== DATASET ROWS
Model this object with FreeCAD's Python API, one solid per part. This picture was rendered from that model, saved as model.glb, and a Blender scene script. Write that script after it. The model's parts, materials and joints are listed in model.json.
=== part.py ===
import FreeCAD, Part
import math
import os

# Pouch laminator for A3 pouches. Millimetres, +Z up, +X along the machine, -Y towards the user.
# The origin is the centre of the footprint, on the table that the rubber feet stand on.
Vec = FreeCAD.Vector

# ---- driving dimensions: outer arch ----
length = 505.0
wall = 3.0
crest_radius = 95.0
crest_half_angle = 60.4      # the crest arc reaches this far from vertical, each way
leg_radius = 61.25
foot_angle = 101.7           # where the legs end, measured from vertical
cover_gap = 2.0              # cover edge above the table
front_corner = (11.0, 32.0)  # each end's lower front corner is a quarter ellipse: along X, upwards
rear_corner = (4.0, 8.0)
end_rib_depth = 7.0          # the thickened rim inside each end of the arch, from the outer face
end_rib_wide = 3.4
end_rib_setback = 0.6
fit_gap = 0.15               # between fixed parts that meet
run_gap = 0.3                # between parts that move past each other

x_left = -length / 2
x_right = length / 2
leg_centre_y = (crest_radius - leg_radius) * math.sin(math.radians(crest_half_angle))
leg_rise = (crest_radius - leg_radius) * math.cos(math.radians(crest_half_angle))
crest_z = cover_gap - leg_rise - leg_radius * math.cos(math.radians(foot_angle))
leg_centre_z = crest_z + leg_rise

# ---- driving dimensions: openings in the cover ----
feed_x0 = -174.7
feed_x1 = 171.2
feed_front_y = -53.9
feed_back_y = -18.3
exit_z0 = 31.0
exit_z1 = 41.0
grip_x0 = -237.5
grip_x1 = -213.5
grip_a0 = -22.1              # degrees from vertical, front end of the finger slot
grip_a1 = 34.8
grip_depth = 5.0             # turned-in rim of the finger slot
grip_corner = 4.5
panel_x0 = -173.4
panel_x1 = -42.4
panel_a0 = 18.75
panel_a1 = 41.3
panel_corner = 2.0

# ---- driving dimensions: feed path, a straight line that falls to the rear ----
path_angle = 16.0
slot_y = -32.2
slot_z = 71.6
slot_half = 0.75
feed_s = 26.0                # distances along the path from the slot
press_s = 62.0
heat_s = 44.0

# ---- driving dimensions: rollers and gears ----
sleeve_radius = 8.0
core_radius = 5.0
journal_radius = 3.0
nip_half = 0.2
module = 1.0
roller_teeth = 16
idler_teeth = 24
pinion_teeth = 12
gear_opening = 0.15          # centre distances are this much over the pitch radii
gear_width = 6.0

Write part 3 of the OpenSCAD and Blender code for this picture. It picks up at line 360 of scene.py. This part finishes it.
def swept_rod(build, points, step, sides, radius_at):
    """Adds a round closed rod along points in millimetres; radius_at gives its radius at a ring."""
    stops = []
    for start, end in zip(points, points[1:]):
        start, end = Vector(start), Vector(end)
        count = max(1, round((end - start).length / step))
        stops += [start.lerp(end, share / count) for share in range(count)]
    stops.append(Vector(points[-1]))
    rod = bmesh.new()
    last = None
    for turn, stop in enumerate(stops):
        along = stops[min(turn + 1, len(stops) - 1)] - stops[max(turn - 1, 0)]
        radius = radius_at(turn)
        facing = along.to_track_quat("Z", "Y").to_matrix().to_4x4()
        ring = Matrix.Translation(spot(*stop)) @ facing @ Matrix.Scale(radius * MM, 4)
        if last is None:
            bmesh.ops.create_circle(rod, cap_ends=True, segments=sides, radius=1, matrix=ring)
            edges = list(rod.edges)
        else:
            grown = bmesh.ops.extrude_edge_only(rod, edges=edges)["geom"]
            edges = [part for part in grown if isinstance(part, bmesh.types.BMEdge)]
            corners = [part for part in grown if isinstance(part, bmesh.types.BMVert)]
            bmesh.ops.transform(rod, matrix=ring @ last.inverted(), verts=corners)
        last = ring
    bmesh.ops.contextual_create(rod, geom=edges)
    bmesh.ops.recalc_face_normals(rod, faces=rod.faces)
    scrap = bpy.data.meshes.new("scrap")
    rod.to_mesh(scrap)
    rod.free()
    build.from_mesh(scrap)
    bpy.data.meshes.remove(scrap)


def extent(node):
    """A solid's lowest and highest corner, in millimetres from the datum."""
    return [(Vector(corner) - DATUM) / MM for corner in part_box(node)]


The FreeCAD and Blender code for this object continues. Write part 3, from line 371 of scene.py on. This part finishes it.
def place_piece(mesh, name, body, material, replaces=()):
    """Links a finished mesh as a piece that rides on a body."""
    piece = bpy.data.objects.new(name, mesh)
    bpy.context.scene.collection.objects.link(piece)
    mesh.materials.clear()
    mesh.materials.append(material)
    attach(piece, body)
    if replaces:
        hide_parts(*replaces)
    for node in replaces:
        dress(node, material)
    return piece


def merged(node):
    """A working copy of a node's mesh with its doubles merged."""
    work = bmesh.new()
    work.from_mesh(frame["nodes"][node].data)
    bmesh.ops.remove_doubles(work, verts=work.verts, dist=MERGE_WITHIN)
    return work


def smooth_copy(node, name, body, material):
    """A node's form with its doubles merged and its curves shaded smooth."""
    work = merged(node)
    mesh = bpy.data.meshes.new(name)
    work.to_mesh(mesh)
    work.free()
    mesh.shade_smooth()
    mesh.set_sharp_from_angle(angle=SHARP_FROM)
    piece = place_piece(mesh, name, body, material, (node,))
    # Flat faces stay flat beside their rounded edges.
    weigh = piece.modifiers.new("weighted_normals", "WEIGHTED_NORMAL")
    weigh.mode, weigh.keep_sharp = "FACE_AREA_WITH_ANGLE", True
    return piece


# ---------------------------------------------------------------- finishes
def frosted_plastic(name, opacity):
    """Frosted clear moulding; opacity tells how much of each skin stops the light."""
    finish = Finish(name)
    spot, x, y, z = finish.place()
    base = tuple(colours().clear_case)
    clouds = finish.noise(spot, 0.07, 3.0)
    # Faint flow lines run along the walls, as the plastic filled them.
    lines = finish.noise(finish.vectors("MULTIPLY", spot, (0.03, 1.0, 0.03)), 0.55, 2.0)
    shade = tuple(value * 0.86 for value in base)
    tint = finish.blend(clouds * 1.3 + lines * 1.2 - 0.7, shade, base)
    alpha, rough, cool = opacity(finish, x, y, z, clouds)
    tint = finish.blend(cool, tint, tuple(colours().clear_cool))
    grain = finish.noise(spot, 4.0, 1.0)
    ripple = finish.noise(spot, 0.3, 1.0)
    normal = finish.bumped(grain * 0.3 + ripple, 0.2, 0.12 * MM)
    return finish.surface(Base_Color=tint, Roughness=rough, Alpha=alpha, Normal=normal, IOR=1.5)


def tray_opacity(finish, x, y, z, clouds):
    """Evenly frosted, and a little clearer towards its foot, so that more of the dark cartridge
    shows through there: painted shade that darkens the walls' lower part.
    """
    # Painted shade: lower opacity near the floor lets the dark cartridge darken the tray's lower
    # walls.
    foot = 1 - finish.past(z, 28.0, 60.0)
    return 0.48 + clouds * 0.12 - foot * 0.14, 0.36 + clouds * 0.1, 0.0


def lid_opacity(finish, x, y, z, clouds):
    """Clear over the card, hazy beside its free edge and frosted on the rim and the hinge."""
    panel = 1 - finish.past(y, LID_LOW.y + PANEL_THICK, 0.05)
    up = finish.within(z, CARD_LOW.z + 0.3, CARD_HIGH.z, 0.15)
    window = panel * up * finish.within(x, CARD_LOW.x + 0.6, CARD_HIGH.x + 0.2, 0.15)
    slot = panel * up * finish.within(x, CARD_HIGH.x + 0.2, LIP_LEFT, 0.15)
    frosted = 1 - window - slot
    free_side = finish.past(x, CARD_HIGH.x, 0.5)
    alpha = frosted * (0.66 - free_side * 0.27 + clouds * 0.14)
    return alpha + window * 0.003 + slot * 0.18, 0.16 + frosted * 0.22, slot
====
SET TASK — Begin with the line containing "hide_parts(*replaces)", end with the line containing "return work", and repeat every line in that stretch exactly.

COMPLETED TASK —
        hide_parts(*replaces)
    for node in replaces:
        dress(node, material)
    return piece


def merged(node):
    """A working copy of a node's mesh with its doubles merged."""
    work = bmesh.new()
    work.from_mesh(frame["nodes"][node].data)
    bmesh.ops.remove_doubles(work, verts=work.verts, dist=MERGE_WITHIN)
    return work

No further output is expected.